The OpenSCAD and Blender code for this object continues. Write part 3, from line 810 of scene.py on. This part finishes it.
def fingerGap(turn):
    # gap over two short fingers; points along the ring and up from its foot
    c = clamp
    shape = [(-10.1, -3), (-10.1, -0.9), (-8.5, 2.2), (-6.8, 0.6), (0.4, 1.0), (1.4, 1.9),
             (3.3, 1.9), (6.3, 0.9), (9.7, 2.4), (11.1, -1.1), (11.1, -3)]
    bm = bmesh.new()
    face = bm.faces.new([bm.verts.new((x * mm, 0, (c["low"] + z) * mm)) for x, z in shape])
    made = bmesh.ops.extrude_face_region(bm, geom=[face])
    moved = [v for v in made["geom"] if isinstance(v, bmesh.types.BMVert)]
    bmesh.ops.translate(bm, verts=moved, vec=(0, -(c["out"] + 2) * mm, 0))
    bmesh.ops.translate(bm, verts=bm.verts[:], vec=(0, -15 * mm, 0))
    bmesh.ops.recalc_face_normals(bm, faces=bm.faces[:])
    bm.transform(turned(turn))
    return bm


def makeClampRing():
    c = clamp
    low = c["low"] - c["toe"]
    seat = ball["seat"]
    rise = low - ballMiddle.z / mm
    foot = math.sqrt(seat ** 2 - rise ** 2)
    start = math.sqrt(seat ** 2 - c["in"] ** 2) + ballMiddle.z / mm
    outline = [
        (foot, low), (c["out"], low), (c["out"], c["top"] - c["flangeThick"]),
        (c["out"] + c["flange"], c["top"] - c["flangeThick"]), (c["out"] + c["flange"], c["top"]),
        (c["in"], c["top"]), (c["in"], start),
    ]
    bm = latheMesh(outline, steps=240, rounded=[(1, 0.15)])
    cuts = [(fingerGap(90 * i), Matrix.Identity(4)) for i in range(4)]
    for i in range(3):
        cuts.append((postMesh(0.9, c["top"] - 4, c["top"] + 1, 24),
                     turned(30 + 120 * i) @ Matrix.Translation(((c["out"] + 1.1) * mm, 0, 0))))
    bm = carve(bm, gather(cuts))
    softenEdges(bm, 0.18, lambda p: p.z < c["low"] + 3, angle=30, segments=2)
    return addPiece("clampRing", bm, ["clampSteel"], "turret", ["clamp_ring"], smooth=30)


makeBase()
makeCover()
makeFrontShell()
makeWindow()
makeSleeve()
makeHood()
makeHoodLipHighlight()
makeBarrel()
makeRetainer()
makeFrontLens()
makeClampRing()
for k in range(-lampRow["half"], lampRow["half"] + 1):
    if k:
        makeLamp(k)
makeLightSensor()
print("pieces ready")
+++++
#### [What is being asked]
Repeat the whole listing exactly, keeping every line intact.

#### [Full answer]
The OpenSCAD and Blender code for this object continues. Write part 3, from line 810 of scene.py on. This part finishes it.
def fingerGap(turn):
    # gap over two short fingers; points along the ring and up from its foot
    c = clamp
    shape = [(-10.1, -3), (-10.1, -0.9), (-8.5, 2.2), (-6.8, 0.6), (0.4, 1.0), (1.4, 1.9),
             (3.3, 1.9), (6.3, 0.9), (9.7, 2.4), (11.1, -1.1), (11.1, -3)]
    bm = bmesh.new()
    face = bm.faces.new([bm.verts.new((x * mm, 0, (c["low"] + z) * mm)) for x, z in shape])
    made = bmesh.ops.extrude_face_region(bm, geom=[face])
    moved = [v for v in made["geom"] if isinstance(v, bmesh.types.BMVert)]
    bmesh.ops.translate(bm, verts=moved, vec=(0, -(c["out"] + 2) * mm, 0))
    bmesh.ops.translate(bm, verts=bm.verts[:], vec=(0, -15 * mm, 0))
    bmesh.ops.recalc_face_normals(bm, faces=bm.faces[:])
    bm.transform(turned(turn))
    return bm


def makeClampRing():
    c = clamp
    low = c["low"] - c["toe"]
    seat = ball["seat"]
    rise = low - ballMiddle.z / mm
    foot = math.sqrt(seat ** 2 - rise ** 2)
    start = math.sqrt(seat ** 2 - c["in"] ** 2) + ballMiddle.z / mm
    outline = [
        (foot, low), (c["out"], low), (c["out"], c["top"] - c["flangeThick"]),
        (c["out"] + c["flange"], c["top"] - c["flangeThick"]), (c["out"] + c["flange"], c["top"]),
        (c["in"], c["top"]), (c["in"], start),
    ]
    bm = latheMesh(outline, steps=240, rounded=[(1, 0.15)])
    cuts = [(fingerGap(90 * i), Matrix.Identity(4)) for i in range(4)]
    for i in range(3):
        cuts.append((postMesh(0.9, c["top"] - 4, c["top"] + 1, 24),
                     turned(30 + 120 * i) @ Matrix.Translation(((c["out"] + 1.1) * mm, 0, 0))))
    bm = carve(bm, gather(cuts))
    softenEdges(bm, 0.18, lambda p: p.z < c["low"] + 3, angle=30, segments=2)
    return addPiece("clampRing", bm, ["clampSteel"], "turret", ["clamp_ring"], smooth=30)


makeBase()
makeCover()
makeFrontShell()
makeWindow()
makeSleeve()
makeHood()
makeHoodLipHighlight()
makeBarrel()
makeRetainer()
makeFrontLens()
makeClampRing()
for k in range(-lampRow["half"], lampRow["half"] + 1):
    if k:
        makeLamp(k)
makeLightSensor()
print("pieces ready")